REPUBLIKA.CO.ID,HANOI -- Sejumlah analis mengatakan pemimpin Korea Utara Kim Jong-un harus memberikan komitmen yang jelas dalam pertemuan dengan Presiden Amerika Serikat Donald Trump dalam pertemuan di Vietnam. Bila tidak, kesempatan untuk adanya pertemuan serupa di masa depan akan hilang.
Kim sedang berada di bawah tekanan dari Amerika Serikat dan kekuatan lain di kawasan untuk tidak mengulangi kebuntuan dalam KTT pertama di Singapura tahun lalu. Pertemuan itu berakhir dengan pernyataan yang tidak jelas, dan sedikitnya kemajuan setelah itu.
Sementara Presiden Trump menurunkan harapan bahwa pertemuan hari Kamis ini akan menghasilkan kemajuan berarti, namun pertemuan di masa depan tidak akan terjadi bila Gedung Putih melihat pertemuan di Hanoi hanya sebagai kesempatan berfoto bersama saja.
Presiden Trump dan Kim Jong-un akan bertemu di ibu kota Vietnam Hanoi dalam KTT dua hari, Rabu dan Kamis (27-28/2).
"Saya kira ini kesempatan terakhir bagi Kim Jong-un untuk menggunakan kesempatan dan secara berani memutuskan menghentikan senjata nuklir, dan bergabung dengan masyarakat internasional." kata Lee Seong-hyon, analis di Sejong Institute di ibu kota Korea Selatan, Seoul.
"Kita tidak mau menonton film yang sama dua kali." kata Lee mengenai KTT di ibu kota Vietnam tersebut.
Pertanyaan yang paling penting menjelang pertemuan hari Kamis tersebut adalah apa saja yang sudah berubah sejak KTT pertama?

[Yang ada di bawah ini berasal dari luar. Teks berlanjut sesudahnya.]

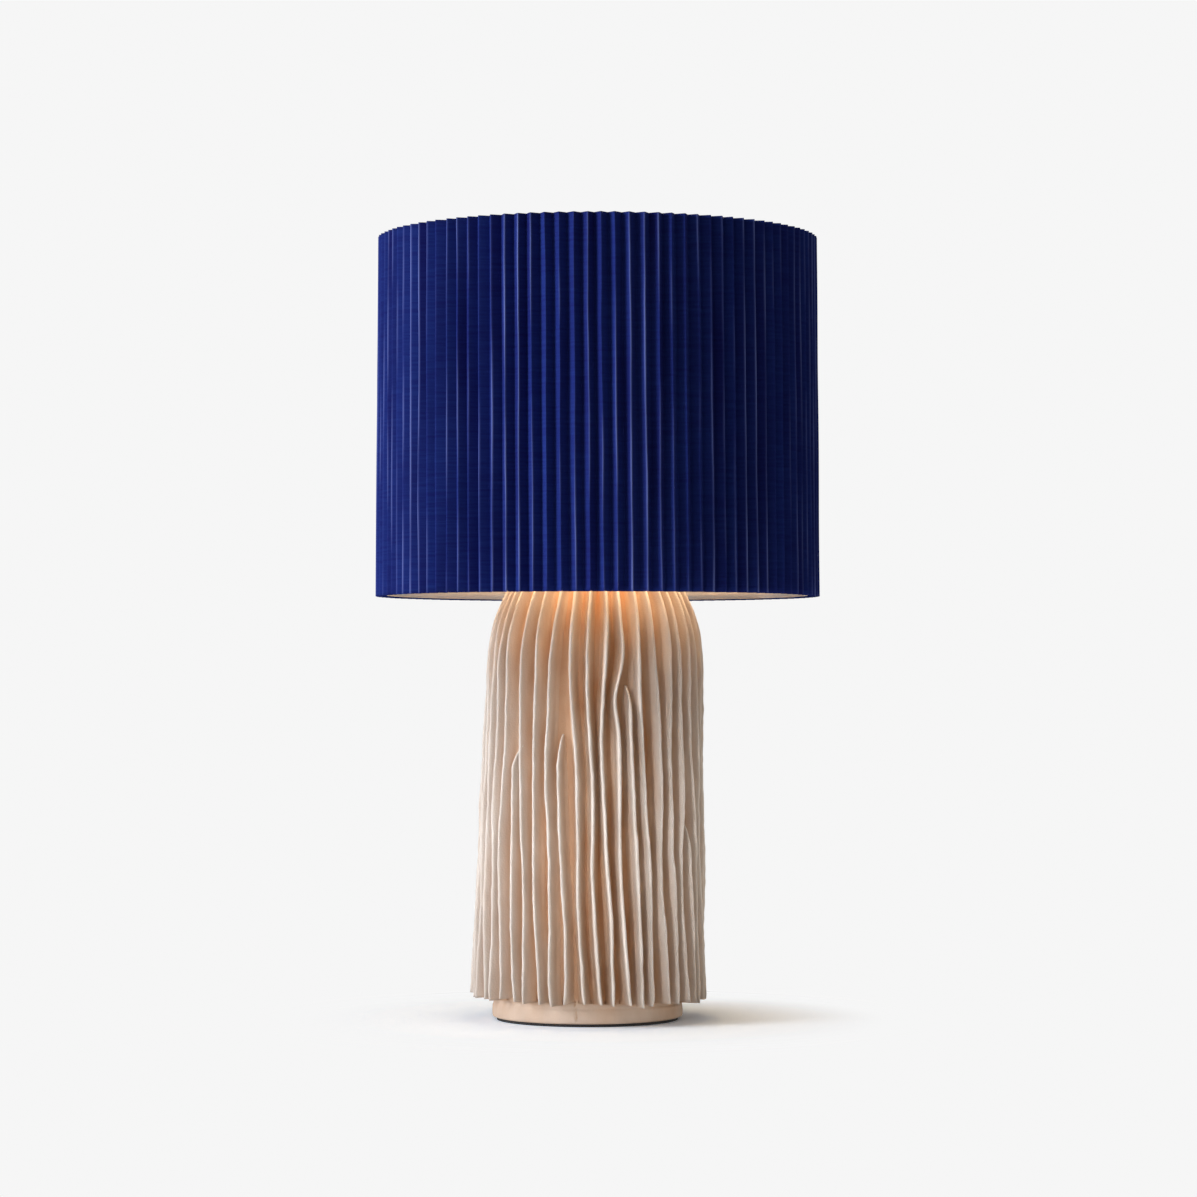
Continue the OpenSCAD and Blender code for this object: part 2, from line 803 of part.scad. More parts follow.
// A ring with its flange at z = 0 and its hub upwards
module shade_ring() {
    grip_r = 2.4;
    grip_depth = 0.9;
    hub_r = clamp_r - 3;
    difference() {
        union() {
            cylinder(h = clamp_flange_t, r = clamp_r);
            cylinder(h = clamp_h, r = hub_r);
        }
        translate([0, 0, -cut]) cylinder(h = clamp_h + 2 * cut, r = holder_r + run_gap);
        for (k = [0 : grip_count - 1])
            rotate(360 * k / grip_count)
                translate([clamp_r + grip_r - grip_depth, 0, -cut])
                    cylinder(h = clamp_flange_t + 2 * cut, r = grip_r);
    }
}

module lower_shade_ring() {
    color("#242426")
        translate([0, 0, collar_z - run_gap]) mirror([0, 0, 1]) shade_ring();
}

module upper_shade_ring() {
    color("#242426")
        translate([0, 0, collar_z + collar_t + run_gap]) shade_ring();
}

module fitting_collar() {
    color("#f1efe9")
        translate([0, 0, collar_z])
            difference() {
                cylinder(h = collar_t, r = collar_r);
                translate([0, 0, -cut]) cylinder(h = collar_t + 2 * cut, r = collar_in_r);
            }
}

// One arm in the XZ plane: a straight wire from the collar's edge down to the bottom ring
module fitting_arm() {
    weld = [collar_r - arm_weld, collar_z + collar_t / 2];
    run = [ring_at(low_ring_up), shade_z + low_ring_up] - weld;
    translate([weld[0], 0, weld[1]])
        rotate([0, atan2(run[0], run[1]), 0]) cylinder(h = norm(run), r = arm_wire_d / 2);
}

module fitting_arms() {
    color("#f1efe9")
        for (k = [0 : arm_count - 1]) rotate(90 + 360 * k / arm_count) fitting_arm();
}

module wire_ring(up) {
    translate([0, 0, shade_z + up])
        rotate_extrude() translate([ring_at(up), 0]) circle(r = ring_wire_r);
}

module bottom_ring() {
    color("#f1efe9") wire_ring(low_ring_up);
}

module top_ring() {
    color("#f1efe9") wire_ring(high_ring_up);
}

// Shade

module shade_liner() {
    low = liner_inset;
    high = shade_h - liner_inset;
    color("#ead9c8")
        translate([0, 0, shade_z])
            rotate_extrude()
                polygon([
                    [liner_at(low) - liner_t, low],
                    [liner_at(low), low],
                    [liner_at(high), high],
                    [liner_at(high) - liner_t, high]
                ]);
}

// Outline of the folded cloth, moved inwards by the given amount
module pleats(inwards) {
    polygon([
        for (k = [0 : 2 * pleat_count - 1])
            let (r = (k % 2 == 0 ? crest_r : valley_r) - inwards, a = 180 * k / pleat_count)
            [r * cos(a), r * sin(a)]
    ]);
}

module pleated_cover() {
    color("#26337e")
        translate([0, 0, shade_z])
            linear_extrude(height = shade_h, twist = pleat_drift, scale = shade_scale, slices = 1)
                difference() {
                    pleats(0);
                    pleats(cloth_radial);
                }
}

// Bulb

tip_h = 1.5;
tip_low_r = 3.6;
tip_high_r = 4.6;
// The insulator's cone ends in a short rim, over which the cap's metal is rolled.
insulator_cone_h = 6;
insulator_h = 7.5;
insulator_r = lamp_root_r - 1.3;

module bulb_tip() {
    color("#a9a398")
        translate([0, 0, bulb_z]) cylinder(h = tip_h, r1 = tip_low_r, r2 = tip_high_r);
}

module bulb_insulator() {
    color("#18181a")
        translate([0, 0, bulb_z])
            rotate_extrude()
                polygon([
                    [0, tip_h],
                    [tip_high_r + 0.4, tip_h],
                    [insulator_r, insulator_cone_h],
                    [insulator_r, insulator_h],
                    [0, insulator_h]
                ]);
}

module bulb_cap() {
    low_r = insulator_r + slip_gap;
    slope = 0.2;
    thread_top = lamp_thread_z + lamp_turns * lamp_pitch;
    color("#bfc2c4")
        rotate_extrude()
            polygon(concat(
                [
                    [low_r, bulb_z + insulator_cone_h],
                    [low_r + lamp_metal_t, bulb_z + insulator_cone_h],
                    [low_r + lamp_metal_t, bulb_z + insulator_h],
                    [lamp_root_r, lamp_thread_z]
                ],
                ridges(lamp_root_r, lamp_r, lamp_pitch, lamp_thread_z, lamp_turns),
                [
                    [lamp_root_r, thread_top],
                    [lamp_root_r, bulb_z + lamp_cap_h],
                    [lamp_root_r - lamp_metal_t, bulb_z + lamp_cap_h],
                    [lamp_root_r - lamp_metal_t, lamp_thread_z + slope],
                    [low_r, bulb_z + insulator_h + slope]
                ]
            ));
}

// Radius of the plastic body, from 0 at the neck to 1 at the globe's edge
flare_power = 1.25;
function body_flare(t) = bulb_neck_r + (body_top_r - bulb_neck_r) * pow(t, flare_power);

module bulb_body() {
    steps = 7;
    rise = body_top_z - bulb_neck_z;
    // The wall thickens where it turns in under the board.
    thicker = 1;
    outside = [for (k = [0 : steps]) [body_flare(k / steps), bulb_neck_z + rise * k / steps]];
    inside = [for (k = [steps : -1 : 0]) [
        body_flare(k / steps) - bulb_wall - thicker,
        bulb_neck_z + (rise - board_t - thicker) * k / steps
    ]];
    spigot_z = bulb_z + lamp_cap_h - spigot_h;
    color("#f2f2f0")
        rotate_extrude()
            polygon(concat(
                [
                    [spigot_r - bulb_wall, spigot_z],
                    [spigot_r, spigot_z],
                    [spigot_r, bulb_z + lamp_cap_h],
                    [bulb_neck_r, bulb_z + lamp_cap_h]
                ],
                outside,
                [[board_r + slip_gap, body_top_z], [board_r + slip_gap, body_top_z - board_t]],
                [[board_r - board_seat, body_top_z - board_t]],
                inside
            ));
}

module led_board() {
    color("#dfe3e6")
        translate([0, 0, body_top_z - board_t]) cylinder(h = board_t, r = board_r);
}

module bulb_globe() {
    color("#fff4dc")
        translate([0, 0, globe_z])
            difference() {
                sphere(r = bulb_r);
                sphere(r = bulb_r - globe_t);
                translate([0, 0, -bulb_r * sin(globe_edge_a) - bulb_d])
                    cylinder(h = bulb_d, r = bulb_d);
            }
}

foot_pad();
ceramic_core();
clay_fins();
bottom_plate();
toothed_washer();
bottom_nut();
through_tube();
cord_bush();
seal_washer();
vase_cap();
cap_nut();
holder_cap();
grub_screw();
holder_sleeve();
holder_core();
screw_shell();
centre_contact();
terminal_screws();
lower_shade_ring();
upper_shade_ring();
fitting_collar();
fitting_arms();
bottom_ring();
top_ring();
shade_liner();
pleated_cover();
bulb_tip();
bulb_insulator();
bulb_cap();
bulb_body();
led_board();
bulb_globe();
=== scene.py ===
import math

import bpy
import numpy as np
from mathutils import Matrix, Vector, noise


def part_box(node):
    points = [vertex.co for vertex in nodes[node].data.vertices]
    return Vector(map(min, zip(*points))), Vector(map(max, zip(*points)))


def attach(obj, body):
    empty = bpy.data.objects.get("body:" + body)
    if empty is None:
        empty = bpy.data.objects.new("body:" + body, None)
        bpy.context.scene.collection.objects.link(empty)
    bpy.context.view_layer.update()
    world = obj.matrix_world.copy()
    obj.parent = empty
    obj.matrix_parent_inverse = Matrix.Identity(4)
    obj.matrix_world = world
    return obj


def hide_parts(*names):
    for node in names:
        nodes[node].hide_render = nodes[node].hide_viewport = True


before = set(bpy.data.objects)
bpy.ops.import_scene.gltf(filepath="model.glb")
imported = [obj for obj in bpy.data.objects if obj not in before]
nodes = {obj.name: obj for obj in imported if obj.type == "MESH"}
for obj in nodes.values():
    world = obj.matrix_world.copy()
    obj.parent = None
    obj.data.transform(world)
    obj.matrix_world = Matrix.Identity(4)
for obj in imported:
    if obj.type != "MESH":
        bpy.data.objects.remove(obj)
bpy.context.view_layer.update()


# Foot pad. A disc of black felt is glued under the foot ring, a little inside its edge,
# and keeps the clay off the table. Its nap shows as a fine soft mottle.

def new_finish(name, colour, roughness, metallic=0.0):
    """A material and its one shader, with the plain values on the shader's own sockets."""
    finish = bpy.data.materials.new(name)
    finish.use_nodes = True
    shader = finish.node_tree.nodes["Principled BSDF"]
    shader.inputs["Base Color"].default_value = (*colour, 1)
    shader.inputs["Roughness"].default_value = roughness
    shader.inputs["Metallic"].default_value = metallic
    return finish, shader


def place_on(finish, stretch=(1, 1, 1)):
    """The socket of a point on the piece, in metres, stretched along the axes."""
    tree = finish.node_tree
    where = tree.nodes.new("ShaderNodeTexCoord")
    scale = tree.nodes.new("ShaderNodeMapping")
    scale.inputs["Scale"].default_value = stretch
    tree.links.new(where.outputs["Object"], scale.inputs["Vector"])
    return scale.outputs["Vector"]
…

Dan jawabannya adalah tidak banyak.
Sejak KTT di Singapura, Amerika Serikat sudah menghentikan latihan militer dengan Korea Selatan sebagai niat baik, namun pada kenyataannya latihan itu hanya diturunkan skalanya bukan dihentikan sama sekali.
Korea Utara membongkar tempat peluncuran rudal di salah satu pusat peluncuran rudal Sohae, namun kemudian dituduh tidak melanjutkan pembongkaran tersebut.
Sanksi terhadap Korea Utara masih berlanjut
Sementara itu Cina masih terus menerapkan sanksi yang diputuskan oleh PBB yang membuat perekonomian yang sudah lemah semakin terpuruk, demikian menurut pejabat statistik Cina dan juga para pembangkang Korea Utara.
"Sejak sanksi, beberapa orang di Korea Utara yang memiliki sanak keluarga di Korea Selatan sudah meminta agar mereka mendapatkan kiriman uang." kata Kang Mijin, seorang pembangkang Korea Utara yang sekarang menjadi wartawan di Seoul dan menulis untuk DailyNK.
Namun, laporan lain mengatakan perdagangan di perlintasan batas utama di kota China Dandong meningkat tajam di paruh kedua tahun lalu, dan menunjukkan bahwa China sudah melonggarkan sanksi.
Melonggarkan sanksi, paling tidak secara resmi adalah tuntutan utama Korea Utara dalam KTT ini, dengan Kim Jong-un berharap Trump akan menerima itu sebagai prasyarat bagi apa yang akan dilakukan Korean Utara. Permintaan ini mendapatkan dukungan dari Cina, yang juga guna melindungi kepentingannya, menjamu Kim Jong-un sebelum KTT.
Pemimpin muda Korea Utara itu mengunjungi Beijing bulan Januari, kunjungan keempat dalam 12 bulan terakhir, dan Kim juga naik kereta selama dua hari melintasi Cina ke perbatasan Vietnam dimana dia kemudian akan naik mobil ke Hanoi.
Perjalanan itu juga besrejarah, karena di tahun 1958, kakeknya Kim Il-sung juga mengunjungi Cina menjelang pertemuannya dengan pemimpin komunis Vietnam Ho Chi Minh. Dan ini juga merupakan perjalanan yang bernada simbolis besar, karena Ho Chi Minh kemudian berhasil mengalahkan militer AS dalam perang Vietnam, ketika pihak Komunis masuk ke Saigon pada 1973 setelah Amerika Serikat menarik pasukannya.
Kim Jong-un juga berharap dia akan bisa menang atas Amerika Serikat dalam pertemuan diplomatik tingkat tinggi yang membahas masalah nuklir tersebut. Namun, dengan sanksi masih sebagian besar berlalu dan masyarakat internasional masih khawatir dengan KTT pertama, Kim Jong-un mengunjungi Hanoi di bawah tekanan untuk bisa menghasilkan sesuatu yang nyata kali ini.